I'm sure part of it was the media-influenced perception that being creative required disorder and chaos, and that true work should consume you. True work was expected to leave you with no time to organize your life. However, the biggest part of it I now think is my complete reliance on a single type of energy; a singular kind of drive, one I've come to call Flow Energy.

We've all experienced it - the rush of learning something new that lets you make strong consistent strides, of being deep in a codebase where you can hold every nook and cranny in your mind all at once, the runner's high of being truly lost in the thing you do, that you forget yourself.

I relied on flow energy to do almost everything. I'd wake up searching for things that energised me, things I loved, and there was a lot right with it. This was a time of unbounded learning, or building new projects and finding new things to do with my body and mind. Yet there were problems I didn't really see. Alternatively, I think I recognised and rationalised them away. I looked at the stash of unfinished projects and considered myself a creator, not a maintainer. I wore the irregular schedules, random bouts of productivity and constant tardiness as a badge of honor. (I'm exaggerating slightly here, to present things as they feel in retrospect; in reality I'm forced to concede that things may not have been this bad.)

Then came a gradual shift, to where I looked around and decided to fix things.

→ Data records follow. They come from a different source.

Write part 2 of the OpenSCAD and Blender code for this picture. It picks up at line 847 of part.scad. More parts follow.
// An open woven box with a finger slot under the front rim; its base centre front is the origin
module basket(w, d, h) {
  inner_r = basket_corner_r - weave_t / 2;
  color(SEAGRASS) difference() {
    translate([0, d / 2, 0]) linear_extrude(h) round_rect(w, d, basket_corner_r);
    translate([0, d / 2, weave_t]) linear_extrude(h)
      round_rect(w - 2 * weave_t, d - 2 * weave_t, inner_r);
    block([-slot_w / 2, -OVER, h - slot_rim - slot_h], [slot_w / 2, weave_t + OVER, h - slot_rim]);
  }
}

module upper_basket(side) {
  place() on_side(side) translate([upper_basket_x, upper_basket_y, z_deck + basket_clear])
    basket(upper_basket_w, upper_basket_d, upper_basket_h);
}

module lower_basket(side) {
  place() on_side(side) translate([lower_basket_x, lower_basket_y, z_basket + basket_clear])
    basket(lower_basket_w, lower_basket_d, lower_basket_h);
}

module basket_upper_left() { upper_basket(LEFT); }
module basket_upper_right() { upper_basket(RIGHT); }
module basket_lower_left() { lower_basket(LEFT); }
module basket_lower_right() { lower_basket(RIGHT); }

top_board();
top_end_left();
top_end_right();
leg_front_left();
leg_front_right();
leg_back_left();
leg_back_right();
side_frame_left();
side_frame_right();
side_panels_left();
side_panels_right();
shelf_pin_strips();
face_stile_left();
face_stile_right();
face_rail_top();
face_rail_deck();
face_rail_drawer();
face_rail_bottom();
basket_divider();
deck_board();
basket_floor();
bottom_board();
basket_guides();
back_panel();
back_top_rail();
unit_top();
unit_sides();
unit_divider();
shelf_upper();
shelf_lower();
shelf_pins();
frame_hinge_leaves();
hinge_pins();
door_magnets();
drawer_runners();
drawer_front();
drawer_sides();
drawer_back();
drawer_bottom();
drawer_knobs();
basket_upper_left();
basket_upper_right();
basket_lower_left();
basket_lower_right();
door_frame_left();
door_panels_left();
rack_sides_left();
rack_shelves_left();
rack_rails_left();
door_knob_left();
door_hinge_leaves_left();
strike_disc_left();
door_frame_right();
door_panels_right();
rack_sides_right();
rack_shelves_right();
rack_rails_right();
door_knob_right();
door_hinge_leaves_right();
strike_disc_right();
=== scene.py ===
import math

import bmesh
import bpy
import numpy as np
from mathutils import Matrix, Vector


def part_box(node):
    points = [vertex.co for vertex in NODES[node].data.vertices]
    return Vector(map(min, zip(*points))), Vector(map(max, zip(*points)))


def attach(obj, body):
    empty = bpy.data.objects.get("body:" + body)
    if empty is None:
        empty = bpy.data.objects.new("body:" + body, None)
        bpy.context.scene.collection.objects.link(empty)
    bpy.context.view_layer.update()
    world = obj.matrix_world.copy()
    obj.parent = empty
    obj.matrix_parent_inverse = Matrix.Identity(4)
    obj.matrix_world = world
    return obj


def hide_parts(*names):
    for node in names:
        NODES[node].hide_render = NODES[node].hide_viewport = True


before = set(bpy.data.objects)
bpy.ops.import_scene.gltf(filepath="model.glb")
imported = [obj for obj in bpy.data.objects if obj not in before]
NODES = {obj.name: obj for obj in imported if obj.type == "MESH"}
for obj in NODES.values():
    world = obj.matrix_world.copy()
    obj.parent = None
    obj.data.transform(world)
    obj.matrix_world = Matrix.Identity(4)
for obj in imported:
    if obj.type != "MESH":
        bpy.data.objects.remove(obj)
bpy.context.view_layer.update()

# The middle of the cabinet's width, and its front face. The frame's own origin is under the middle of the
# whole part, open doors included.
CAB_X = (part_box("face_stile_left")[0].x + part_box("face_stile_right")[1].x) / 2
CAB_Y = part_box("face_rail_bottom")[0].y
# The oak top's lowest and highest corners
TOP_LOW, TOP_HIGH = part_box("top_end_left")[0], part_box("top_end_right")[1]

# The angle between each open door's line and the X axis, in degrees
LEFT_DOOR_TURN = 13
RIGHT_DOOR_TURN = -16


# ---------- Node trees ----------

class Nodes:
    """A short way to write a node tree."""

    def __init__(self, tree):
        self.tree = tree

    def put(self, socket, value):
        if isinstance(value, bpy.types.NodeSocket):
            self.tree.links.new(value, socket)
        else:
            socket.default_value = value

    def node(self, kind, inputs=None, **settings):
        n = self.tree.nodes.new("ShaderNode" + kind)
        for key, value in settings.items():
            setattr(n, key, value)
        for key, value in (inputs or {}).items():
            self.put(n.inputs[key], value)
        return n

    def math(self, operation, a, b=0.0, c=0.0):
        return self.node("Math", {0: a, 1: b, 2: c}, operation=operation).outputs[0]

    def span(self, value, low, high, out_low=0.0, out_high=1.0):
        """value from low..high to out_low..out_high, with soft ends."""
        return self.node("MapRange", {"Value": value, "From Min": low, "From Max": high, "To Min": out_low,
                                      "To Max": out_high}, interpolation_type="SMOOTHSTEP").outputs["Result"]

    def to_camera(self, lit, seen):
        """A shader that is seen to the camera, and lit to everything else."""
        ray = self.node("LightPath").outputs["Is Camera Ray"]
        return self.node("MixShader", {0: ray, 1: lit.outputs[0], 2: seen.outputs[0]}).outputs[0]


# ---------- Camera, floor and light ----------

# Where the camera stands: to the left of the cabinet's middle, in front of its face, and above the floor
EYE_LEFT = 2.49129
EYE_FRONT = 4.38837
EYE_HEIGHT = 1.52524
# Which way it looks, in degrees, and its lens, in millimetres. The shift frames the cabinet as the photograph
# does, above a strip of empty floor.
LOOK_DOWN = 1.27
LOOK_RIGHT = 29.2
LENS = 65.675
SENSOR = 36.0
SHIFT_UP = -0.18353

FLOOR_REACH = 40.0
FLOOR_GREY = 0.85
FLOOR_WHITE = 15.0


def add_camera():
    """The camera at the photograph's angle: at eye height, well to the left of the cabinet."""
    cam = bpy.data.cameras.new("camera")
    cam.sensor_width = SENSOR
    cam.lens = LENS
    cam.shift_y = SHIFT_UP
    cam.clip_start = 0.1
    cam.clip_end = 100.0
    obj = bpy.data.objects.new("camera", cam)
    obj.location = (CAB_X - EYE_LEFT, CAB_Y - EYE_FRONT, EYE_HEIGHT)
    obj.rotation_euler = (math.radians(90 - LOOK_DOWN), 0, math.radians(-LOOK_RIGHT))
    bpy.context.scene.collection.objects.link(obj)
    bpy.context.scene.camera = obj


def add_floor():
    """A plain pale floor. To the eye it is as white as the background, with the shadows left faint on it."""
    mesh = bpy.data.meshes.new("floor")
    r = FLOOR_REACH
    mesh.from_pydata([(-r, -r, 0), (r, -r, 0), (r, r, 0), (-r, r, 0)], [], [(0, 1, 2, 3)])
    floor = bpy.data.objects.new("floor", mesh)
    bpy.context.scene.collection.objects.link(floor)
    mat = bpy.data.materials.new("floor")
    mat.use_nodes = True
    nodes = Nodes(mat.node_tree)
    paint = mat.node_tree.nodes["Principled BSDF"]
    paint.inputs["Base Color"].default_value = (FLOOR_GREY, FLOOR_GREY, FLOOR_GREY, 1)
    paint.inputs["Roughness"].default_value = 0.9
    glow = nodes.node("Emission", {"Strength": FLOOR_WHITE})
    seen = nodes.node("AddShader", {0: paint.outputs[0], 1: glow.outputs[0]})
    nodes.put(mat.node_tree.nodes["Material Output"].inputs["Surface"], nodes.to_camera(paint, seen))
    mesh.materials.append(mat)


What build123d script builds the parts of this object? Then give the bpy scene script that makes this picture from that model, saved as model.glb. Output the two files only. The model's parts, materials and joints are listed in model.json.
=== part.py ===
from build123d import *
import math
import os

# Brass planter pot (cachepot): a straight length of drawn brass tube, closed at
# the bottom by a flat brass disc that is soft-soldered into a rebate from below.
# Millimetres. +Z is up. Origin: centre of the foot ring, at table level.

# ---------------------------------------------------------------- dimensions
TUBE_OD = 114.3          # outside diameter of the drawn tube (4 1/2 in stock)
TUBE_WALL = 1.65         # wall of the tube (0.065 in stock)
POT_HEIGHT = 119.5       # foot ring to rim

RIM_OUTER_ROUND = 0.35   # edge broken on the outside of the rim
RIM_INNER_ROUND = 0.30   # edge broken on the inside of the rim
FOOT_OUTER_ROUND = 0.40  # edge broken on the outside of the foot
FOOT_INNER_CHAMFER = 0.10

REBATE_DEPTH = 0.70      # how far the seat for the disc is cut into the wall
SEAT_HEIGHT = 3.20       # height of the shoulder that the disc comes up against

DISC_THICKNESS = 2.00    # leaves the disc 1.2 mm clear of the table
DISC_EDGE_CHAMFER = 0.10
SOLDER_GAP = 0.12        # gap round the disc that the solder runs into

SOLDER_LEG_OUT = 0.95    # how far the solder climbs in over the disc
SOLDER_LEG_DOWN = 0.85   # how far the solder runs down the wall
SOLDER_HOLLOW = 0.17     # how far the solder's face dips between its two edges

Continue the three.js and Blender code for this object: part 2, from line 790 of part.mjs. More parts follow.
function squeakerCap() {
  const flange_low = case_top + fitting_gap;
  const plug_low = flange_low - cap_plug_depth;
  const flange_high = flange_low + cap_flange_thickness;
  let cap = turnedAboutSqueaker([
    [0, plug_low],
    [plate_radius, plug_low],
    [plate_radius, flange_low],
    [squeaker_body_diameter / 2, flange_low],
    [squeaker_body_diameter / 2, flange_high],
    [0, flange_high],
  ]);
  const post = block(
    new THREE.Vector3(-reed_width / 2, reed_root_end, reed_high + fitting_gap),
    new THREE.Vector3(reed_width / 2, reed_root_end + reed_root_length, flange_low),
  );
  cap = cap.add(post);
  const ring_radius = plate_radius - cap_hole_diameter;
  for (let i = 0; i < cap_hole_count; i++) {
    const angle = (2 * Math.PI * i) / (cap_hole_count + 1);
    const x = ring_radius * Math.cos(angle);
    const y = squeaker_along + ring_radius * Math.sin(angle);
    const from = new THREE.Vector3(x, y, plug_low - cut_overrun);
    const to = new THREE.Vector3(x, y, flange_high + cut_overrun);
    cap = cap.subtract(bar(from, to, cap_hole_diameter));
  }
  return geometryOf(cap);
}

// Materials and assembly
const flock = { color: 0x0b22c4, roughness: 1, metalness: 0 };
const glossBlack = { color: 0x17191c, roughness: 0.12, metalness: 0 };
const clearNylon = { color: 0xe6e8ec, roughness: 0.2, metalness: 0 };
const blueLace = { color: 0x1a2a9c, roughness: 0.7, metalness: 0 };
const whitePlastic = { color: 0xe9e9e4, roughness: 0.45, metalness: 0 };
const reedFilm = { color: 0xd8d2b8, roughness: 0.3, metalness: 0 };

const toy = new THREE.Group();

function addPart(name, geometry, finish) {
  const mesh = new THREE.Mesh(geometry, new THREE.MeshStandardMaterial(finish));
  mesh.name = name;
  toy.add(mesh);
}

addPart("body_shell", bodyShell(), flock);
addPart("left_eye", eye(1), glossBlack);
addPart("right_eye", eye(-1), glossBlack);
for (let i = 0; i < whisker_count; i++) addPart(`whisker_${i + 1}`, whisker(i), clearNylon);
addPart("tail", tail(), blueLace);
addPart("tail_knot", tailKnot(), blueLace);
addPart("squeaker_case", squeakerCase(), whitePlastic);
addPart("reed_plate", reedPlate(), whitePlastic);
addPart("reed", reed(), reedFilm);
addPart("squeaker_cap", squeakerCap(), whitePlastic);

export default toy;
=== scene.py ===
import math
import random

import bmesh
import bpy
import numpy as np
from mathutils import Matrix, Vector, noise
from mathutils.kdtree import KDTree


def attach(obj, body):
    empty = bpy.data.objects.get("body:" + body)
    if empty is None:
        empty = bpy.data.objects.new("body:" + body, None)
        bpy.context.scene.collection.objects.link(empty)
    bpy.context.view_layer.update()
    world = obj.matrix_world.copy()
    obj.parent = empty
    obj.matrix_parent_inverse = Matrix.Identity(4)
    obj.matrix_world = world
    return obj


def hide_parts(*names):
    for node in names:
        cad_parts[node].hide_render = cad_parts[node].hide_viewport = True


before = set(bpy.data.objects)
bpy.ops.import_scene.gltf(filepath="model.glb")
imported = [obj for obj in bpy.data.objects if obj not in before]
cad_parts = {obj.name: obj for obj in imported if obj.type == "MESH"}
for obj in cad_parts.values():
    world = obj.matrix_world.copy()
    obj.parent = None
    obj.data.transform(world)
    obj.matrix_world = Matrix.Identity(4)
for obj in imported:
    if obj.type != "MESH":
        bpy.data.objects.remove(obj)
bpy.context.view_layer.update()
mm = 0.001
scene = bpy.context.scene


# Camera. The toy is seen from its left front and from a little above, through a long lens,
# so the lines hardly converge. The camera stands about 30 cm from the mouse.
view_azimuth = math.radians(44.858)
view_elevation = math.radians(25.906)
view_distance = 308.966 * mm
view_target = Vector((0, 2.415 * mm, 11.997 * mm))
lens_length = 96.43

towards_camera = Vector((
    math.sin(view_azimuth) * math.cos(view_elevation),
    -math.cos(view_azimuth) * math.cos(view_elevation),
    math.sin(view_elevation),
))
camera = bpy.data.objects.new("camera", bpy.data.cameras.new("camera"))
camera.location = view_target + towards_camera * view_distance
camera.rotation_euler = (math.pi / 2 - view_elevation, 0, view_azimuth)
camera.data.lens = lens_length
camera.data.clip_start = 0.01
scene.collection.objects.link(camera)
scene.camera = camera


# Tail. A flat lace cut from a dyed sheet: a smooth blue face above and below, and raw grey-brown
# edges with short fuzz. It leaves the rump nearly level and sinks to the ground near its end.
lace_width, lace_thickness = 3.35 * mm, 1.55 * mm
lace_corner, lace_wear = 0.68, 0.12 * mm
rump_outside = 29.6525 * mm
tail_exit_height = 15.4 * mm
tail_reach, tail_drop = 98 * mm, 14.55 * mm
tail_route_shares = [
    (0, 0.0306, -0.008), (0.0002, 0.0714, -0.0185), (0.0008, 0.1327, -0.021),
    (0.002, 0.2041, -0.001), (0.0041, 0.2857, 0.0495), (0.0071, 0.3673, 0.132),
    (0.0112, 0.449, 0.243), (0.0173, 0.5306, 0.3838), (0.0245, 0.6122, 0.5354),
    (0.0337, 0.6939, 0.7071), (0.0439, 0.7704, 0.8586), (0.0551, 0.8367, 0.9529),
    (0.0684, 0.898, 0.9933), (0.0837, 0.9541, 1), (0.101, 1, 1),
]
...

At the time this meant building better habits. Clean more, make a stronger effort to keep time and be healthy. This worked, but the more it worked and the better my life became from this respect, the more it seemed to suffer in all the things I held in high regard. I couldn't work as much as I used to: the constant maintenance felt draining. I wanted the rush and the flow I used to have, but like the genii of ancient rome, it only showed up when it wanted to. Once in a blue moon our schedules would match up and I could get some things done. I was more organised, but less productive and less happy.

This only reinforced my belief that the two were incompatible. As a result I began living in phases, almost unintentionally. I'd have phases of organisation where I would clear out the cobwebs of my life and mind, and others where I let things rot slowly as I focused on the pursuits I had put aside. I cannot thank enough the people in my life who put up with this without complaint. I'm either lucky enough that I managed to meet expectations and hide the chaos, or I've had exceptionally kind people around me that picked up the pieces. If either of those things is true I overwhelmingly believe it to be the latter.

What happened after was partly the result of an almost boneheaded decision (at the time) on my side, and life events that caused a gradual erosion of the values that had led me up until then. I decided that I would make the two meet, if it killed me. If I was to give up on finding inspiration at the expense of maintenance, it would not be because I didn't try everything I could. I experimented with pomodoro, different sleeping schedules, journaling, nootropics, everything that was suggested.

Somewhere along the way I became involved in the deepest personal relationship I have had until then, and started a company.

These things seem unrelated, but together they eroded my belief in creation as something superior to maintenance. I began to value the act of keeping something together against the forces of market and entropy over the act of simply creating it. I valued the people who built something, and instead of running away put consistent effort every day of their lives into making it. I stopped wanting to be the artist who should stop chiseling when the work is done; I wanted to be the gardener who had the perseverance to grow something beautiful.

I picked up new habits that were surprisingly easy to keep this time around. Working out, cleaning and meditating became easier when seen as the end goal and not the things you do so you don't die. Diet is still a little elusive, but I'm sure it'll come around.

Into a few years of doing so, I now find myself with more energy of different kinds. Most importantly, I find myself with more residual energy. I find myself wanting to do things even when they don't fill me with the rush of a good problem. Most importantly, I find myself wanting to live - in all its moments. Not just the ones that feel right out of the Sound of Music, but also the ones that remind me of Office Space. Flow energy is still around, and if anything it burns brighter and more often. I'm the most productive I've ever been in my life, but also the healthiest.

None of this is meant to be a rejection of other ways of life, just a recognition of something that I've found untenable. There's a good chance the tedium will catch up with me and things will need to change again. This is just a reminder to myself, and perhaps to anyone like me that there are things we seem to forget when we glorify the creators: that most of life is maintenance, and that's not a bad things Look behind the biggest accomplishments of the humanity and I promise you there will be men and women who carried that dream into reality and then provided customer support.

It's something that took me a long time to learn, but I spend more of my life as a maintainer now than as a creator. I believe I'm better for it.